她当初是亲眼看着的,即便府中的资金不大够,父亲仍旧是竭尽所能地将幽兰院修缮成府中数一数二的好院子,甚至还特意找了人,参照了先帝时乡主府的规格。
院落修成,崭新雅致。
里头的贵妇闺秀往来不绝,皆是来拜见顾菀这位新晋的乡主。
从前对着她顾莲言笑晏晏的一张张熟面孔,如今都转向了顾菀。连在得知她“卧病在床”时,交好的小姐们也未曾过来探望,只是在门口扬声慰问两句,让她好生休养。
这也是京城闺秀圈子中自己琢磨出来的。
一个是嫡长女,另一个是从小长在庄子上的庶女,保不齐两人之间早就有嫌隙。
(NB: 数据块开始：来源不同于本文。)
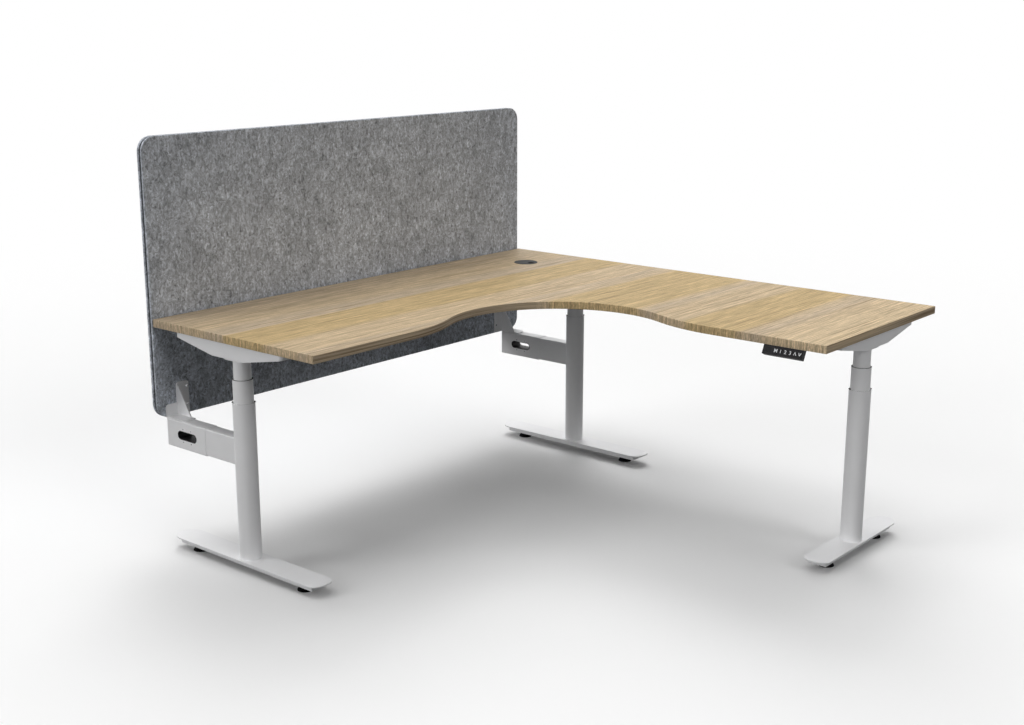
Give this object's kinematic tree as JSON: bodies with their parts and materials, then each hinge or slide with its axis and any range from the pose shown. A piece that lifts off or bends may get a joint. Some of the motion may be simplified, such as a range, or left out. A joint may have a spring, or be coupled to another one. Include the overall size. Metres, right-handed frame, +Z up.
{
  "type": "height-adjustable corner workstation",
  "caption": "L-shaped oak worktop with a swept user bay on telescopic columns with T-feet, a wired handset and a felt screen on arms behind it.",
  "frame": {"origin": "middle of the footprint of the whole workstation, on the floor", "axes": "+Z up, +Y toward the felt screen behind the long wing, +X toward the end that has the return wing"},
  "size_m": [1.8, 1.83, 1.331],
  "materials": {
    "white_steel": "fine satin powder coat, light grey white",
    "bare_steel": "zinc plated, dull",
    "oak_laminate": "light oak melamine with a matching edge band, satin",
    "grey_felt": "pressed grey felt with fine upright fibres",
    "black_plastic": "fine grained, matte black",
    "drive_plastic": "moulded housing, dark grey",
    "grommet_plastic": "satin dark grey",
    "key_plastic": "soft touch black with printed signs"
  },
  "bodies": {
    "stand": {"foot_left": "white_steel", "foot_corner": "white_steel", "foot_right": "white_steel", "outer_tube_left": "white_steel", "outer_tube_corner": "white_steel", "outer_tube_right": "white_steel", "outer_glides": "black_plastic", "foot_bolts": "bare_steel", "stand_screws": "bare_steel", "arm_beam_left": "white_steel", "arm_beam_corner": "white_steel"},
    "pad_left_rear": {"leveller_left_rear": "black_plastic"},
    "pad_left_front": {"leveller_left_front": "black_plastic"},
    "pad_corner_rear": {"leveller_corner_rear": "black_plastic"},
    "pad_corner_front": {"leveller_corner_front": "black_plastic"},
    "pad_right_inner": {"leveller_right_inner": "black_plastic"},
    "pad_right_outer": {"leveller_right_outer": "black_plastic"},
    "middle_stage_left": {"middle_tube_left": "white_steel"},
    "middle_stage_corner": {"middle_tube_corner": "white_steel"},
    "middle_stage_right": {"middle_tube_right": "white_steel"},
    "turning_screw_left": {"hollow_screw_left": "bare_steel"},
    "turning_screw_corner": {"hollow_screw_corner": "bare_steel"},
    "turning_screw_right": {"hollow_screw_right": "bare_steel"},
    "desk": {"worktop": "oak_laminate", "worktop_screws": "bare_steel", "side_bracket_left": "white_steel", "side_bracket_corner": "white_steel", "side_bracket_right": "white_steel", "inner_tube_left": "white_steel", "inner_tube_corner": "white_steel", "inner_tube_right": "white_steel", "nut_glides": "black_plastic", "drive_unit_left": "drive_plastic", "drive_unit_corner": "drive_plastic", "drive_unit_right": "drive_plastic", "rail_back": "white_steel", "rail_return": "white_steel", "control_box": "black_plastic", "handset_case": "black_plastic", "grommet_liner": "grommet_plastic"},
    "turning_tube_left": {"drive_tube_left": "bare_steel"},
    "turning_tube_corner": {"drive_tube_corner": "bare_steel"},
    "turning_tube_right": {"drive_tube_right": "bare_steel"},
    "button_memory": {"key_memory": "key_plastic"},
    "button_one": {"key_one": "key_plastic"},
    "button_two": {"key_two": "key_plastic"},
    "button_three": {"key_three": "key_plastic"},
    "button_up": {"key_up": "key_plastic"},
    "button_down": {"key_down": "key_plastic"},
    "cable_cap": {"grommet_cap": "grommet_plastic"},
    "screen": {"screen_front_felt": "grey_felt", "screen_core": "black_plastic", "screen_rear_felt": "grey_felt", "arm_sleeve_left": "white_steel", "arm_sleeve_corner": "white_steel", "screen_bracket_left": "white_steel", "screen_bracket_corner": "white_steel", "port_liner_left": "black_plastic", "port_liner_corner": "black_plastic", "screen_screws": "bare_steel"}
  },
  "joints": [
    {"name": "desk_lift", "type": "slide", "parent": "stand", "child": "desk", "axis": [0, 0, 1], "range_m": [-0.1, 0.5]},
    {"name": "middle_lift_left", "type": "slide", "parent": "stand", "child": "middle_stage_left", "axis": [0, 0, 1], "range_m": [-0.051, 0.251]},
    {"name": "middle_lift_corner", "type": "slide", "parent": "stand", "child": "middle_stage_corner", "axis": [0, 0, 1], "range_m": [-0.051, 0.251]},
    {"name": "middle_lift_right", "type": "slide", "parent": "stand", "child": "middle_stage_right", "axis": [0, 0, 1], "range_m": [-0.051, 0.251]},
    {"name": "screw_turn_left", "type": "hinge", "parent": "middle_stage_left", "child": "turning_screw_left", "pos_m": [-0.85, 0.515, 0.11], "axis": [0, 0, 1], "range_deg": [-1810, 9010]},
    {"name": "tube_turn_left", "type": "hinge", "parent": "desk", "child": "turning_tube_left", "pos_m": [-0.85, 0.515, 0.69], "axis": [0, 0, 1], "range_deg": [-1810, 9010]},
    {"name": "screw_turn_corner", "type": "hinge", "parent": "middle_stage_corner", "child": "turning_screw_corner", "pos_m": [0.808, 0.515, 0.11], "axis": [0, 0, 1], "range_deg": [-1810, 9010]},
    {"name": "tube_turn_corner", "type": "hinge", "parent": "desk", "child": "turning_tube_corner", "pos_m": [0.808, 0.515, 0.69], "axis": [0, 0, 1], "range_deg": [-1810, 9010]},
    {"name": "screw_turn_right", "type": "hinge", "parent": "middle_stage_right", "child": "turning_screw_right", "pos_m": [0.512, -0.853, 0.11], "axis": [0, 0, 1], "range_deg": [-1810, 9010]},
    {"name": "tube_turn_right", "type": "hinge", "parent": "desk", "child": "turning_tube_right", "pos_m": [0.512, -0.853, 0.69], "axis": [0, 0, 1], "range_deg": [-1810, 9010]},
    {"name": "pad_turn_left_rear", "type": "hinge", "parent": "stand", "child": "pad_left_rear", "pos_m": [-0.85, 0.768, 0.02], "axis": [0, 0, 1], "continuous": true},
    {"name": "pad_turn_left_front", "type": "hinge", "parent": "stand", "child": "pad_left_front", "pos_m": [-0.85, 0.262, 0.02], "axis": [0, 0, 1], "continuous": true},
    {"name": "pad_turn_corner_rear", "type": "hinge", "parent": "stand", "child": "pad_corner_rear", "pos_m": [0.808, 0.768, 0.02], "axis": [0, 0, 1], "continuous": true},
    {"name": "pad_turn_corner_front", "type": "hinge", "parent": "stand", "child": "pad_corner_front", "pos_m": [0.808, 0.262, 0.02], "axis": [0, 0, 1], "continuous": true},
    {"name": "pad_turn_right_inner", "type": "hinge", "parent": "stand", "child": "pad_right_inner", "pos_m": [0.349, -0.853, 0.02], "axis": [0, 0, 1], "continuous": true},
    {"name": "pad_turn_right_outer", "type": "hinge", "parent": "stand", "child": "pad_right_outer", "pos_m": [0.675, -0.853, 0.02], "axis": [0, 0, 1], "continuous": true},
    {"name": "press_memory", "type": "slide", "parent": "desk", "child": "button_memory", "axis": [0.8944, 0, -0.4472], "range_m": [0, 0.0008], "stiffness_N_per_m": 600, "springref_m": -0.0006},
    {"name": "press_one", "type": "slide", "parent": "desk", "child": "button_one", "axis": [0.8944, 0, -0.4472], "range_m": [0, 0.0008], "stiffness_N_per_m": 600, "springref_m": -0.0006},
    {"name": "press_two", "type": "slide", "parent": "desk", "child": "button_two", "axis": [0.8944, 0, -0.4472], "range_m": [0, 0.0008], "stiffness_N_per_m": 600, "springref_m": -0.0006},
    {"name": "press_three", "type": "slide", "parent": "desk", "child": "button_three", "axis": [0.8944, 0, -0.4472], "range_m": [0, 0.0008], "stiffness_N_per_m": 600, "springref_m": -0.0006},
    {"name": "press_up", "type": "slide", "parent": "desk", "child": "button_up", "axis": [0.8944, 0, -0.4472], "range_m": [0, 0.0008], "stiffness_N_per_m": 600, "springref_m": -0.0006},
    {"name": "press_down", "type": "slide", "parent": "desk", "child": "button_down", "axis": [0.8944, 0, -0.4472], "range_m": [0, 0.0008], "stiffness_N_per_m": 600, "springref_m": -0.0006},
    {"name": "cap_turn", "type": "hinge", "parent": "desk", "child": "cable_cap", "pos_m": [0.665, 0.65, 0.76], "axis": [0, 0, 1], "continuous": true},
    {"name": "screen_reach", "type": "slide", "parent": "stand", "child": "screen", "axis": [0, 1, 0], "range_m": [0, 0.08]}
  ],
  "couplings": [
    {"joint": "middle_lift_left", "follows": "desk_lift", "ratio": 0.5},
    {"joint": "middle_lift_corner", "follows": "desk_lift", "ratio": 0.5},
    {"joint": "middle_lift_right", "follows": "desk_lift", "ratio": 0.5},
    {"joint": "screw_turn_left", "follows": "desk_lift", "rad_per_m": 314.16},
    {"joint": "tube_turn_left", "follows": "desk_lift", "rad_per_m": 314.16},
    {"joint": "screw_turn_corner", "follows": "desk_lift", "rad_per_m": 314.16},
    {"joint": "tube_turn_corner", "follows": "desk_lift", "rad_per_m": 314.16},
    {"joint": "screw_turn_right", "follows": "desk_lift", "rad_per_m": 314.16},
    {"joint": "tube_turn_right", "follows": "desk_lift", "rad_per_m": 314.16}
  ]
}
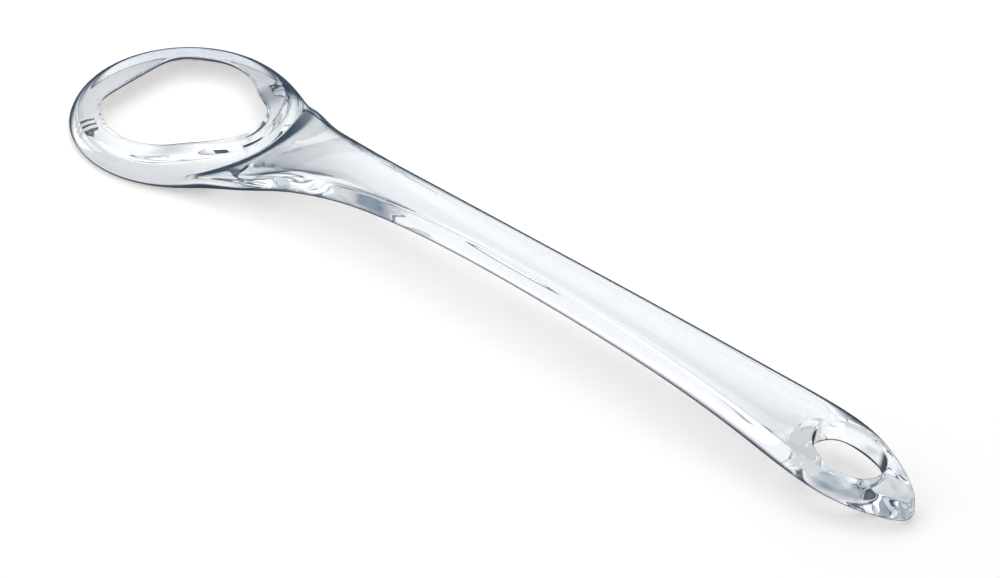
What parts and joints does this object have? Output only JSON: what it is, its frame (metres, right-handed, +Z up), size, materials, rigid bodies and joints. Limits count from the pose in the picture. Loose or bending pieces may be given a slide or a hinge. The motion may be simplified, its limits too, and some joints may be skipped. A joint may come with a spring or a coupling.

而顾菀被封为乡主的前后,嫡母蓝氏和嫡姐顾莲身子都不大好,推掉了所有的宴席在府中养病,这其中没准有猫腻呢――指不定是蓝氏和顾莲从前给了人纯阳乡主许多难堪,如今人家出人头地了,就来报复了。
虽说纯阳乡主从未说过什么,但是各家小姐们都被嘱咐了,最近少和顾莲有交集,不定就得罪了纯阳乡主,也间接得罪了靖北王妃和康阳郡主呢。